The Court noted that neither the ESI protocol nor the Federal Rules expressly prohibited redactions for responsiveness but recognized that other courts have disfavored redactions for responsiveness except in limited circumstances such as personal nonresponsive information. In accordance with other courts and the ESI protocol’s guidance that redactions could be made to protect privileged information, the Court ruled that Defendants could not redact on the grounds of responsiveness. “Proportionality is a better argument for defining the methods to obtain responsive information, not to redact for responsiveness or relevance after the ESI search has been conducted.”
The parties also disputed whether certain documents withheld by Defendants qualified for protection under the doctrines of attorney-client privilege or work product protection, and if Defendants had done enough to explain why the privilege applied.
Plaintiff argued that Defendants provided an insufficient basis for asserting privilege on several documents that were attached to non-privileged emails. To sufficiently withhold or redact a document for privilege reasons, the withholding party must identify relevant names, dates, and “the basis for the assertion of a privilege or other protection for all Privileged Material in the document.”
Plaintiff cited several cases which held that the generalized statement that a document “reflects” legal advice is insufficient to support a privilege claim, e.g., Dolby Labs Licensing Corp. v. Adobe Inc., 402 F. Supp. 3d 855, 866 (N.D. Cal. 2019), and that “documents are not inherently privileged if they were attached to a privileged communication.” See, e.g., Fed. Trade Comm. V. Boehringer Ingelheim Pharms., Inc., 180 F. Supp. 3d 1, 31 (D.D.C. 2016). The Court noted that Defendants had to show each attachment individually satisfied the criteria for privilege.

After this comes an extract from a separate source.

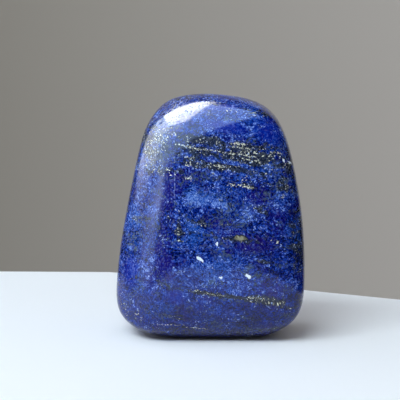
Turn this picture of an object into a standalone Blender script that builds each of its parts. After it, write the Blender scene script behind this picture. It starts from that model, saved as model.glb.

On Feb. 23, 2021, Defendants provided the following description for ten at-issue documents: “Attachment to attorney client communication regarding product incidents. Document was collected and transmitted in course of, and in the furtherance of, the provision of legal advice. The document further necessarily discloses the content of legal advice in the transmission email.”
Plaintiff argued the description was insufficient grounds to assure that privilege applied not only because the log did not support the assertion, but also that claiming a document “reflects” legal advice does not make it so. Additionally, some of the documents attached to emails sent by a third-party did not identify an attorney as being a sender, recipient, carbon copy recipient, or blind carbon copy recipient to the email.
The Court went through several lines in Defendants’ updated privilege log submitted the day before the joint letter was filed. Defendants described Line Nos. 100 and 107 of the privilege log as attachments to an attorney-client communication that were “collected and transmitted in course of, and in the furtherance of, the provision of legal advice. The document further necessarily discloses the content of legal advice in the transmission email.” Despite not identifying an author, the Court found that the description was sufficient.
Defendants claimed that Line No. 48 was initially authored by a third party, and explained that the document was part of a communication seeking legal advice by “Mr. Pearlman and was sent as an attachment to attorney Carol Bellon.” The Court found that explanation to be insufficient.
Line Nos. 53 and 54 appeared to be attachments to Line 52 which was a privileged email and the last email in a chain. Given that those documents may have been test reports, and the documents could have also been produced elsewhere in production, a ruling on those documents was premature. In any case, the Court noted that attorney-client privilege protects only communications and not underlying facts and, should the attachments contain facts, they cannot be privileged.
Plaintiff also argued that the attachments listed at Lines Nos. 30, 42, 29 and 56-57 were all created a year before the parent email was authored. In response, Defendant claimed that the attachments can “divulge the email’s contents as an attachment created at the time of transmission.” But the Court noted again: “privilege extends only to communications and not to facts” and ruled that Defendants had to provide a privilege log description that provided a basis for asserting privilege over these documents and give a reason to believe that they were not facts mistakenly swept under the attorney-client privilege.
Defendants also clawed back two documents inadvertently produced. However, in its privilege log, Defendants failed to describe the documents as being part of a communication which was prepared in anticipation of having to provide legal advice. Instead, one was described as sent to a non-lawyer member of the legal department, and the other was “drafted by Defendants’ legal department.” The Court found these descriptions to be insufficient and required Defendants to either amend the privilege log to give a clearer basis for asserting privilege or produce the documents.
Finally, Defendants initially claimed work product privilege over Line Nos. 25, 44-46, and 111-112, before replacing that claim with a privilege claim because the document was attached to an attorney-client email which Defendants claimed “necessarily disclose[d] the content of legal advice in the transmission email.” Again, the Court found the description to be insufficient and ordered Defendants to submit a revised description of the document.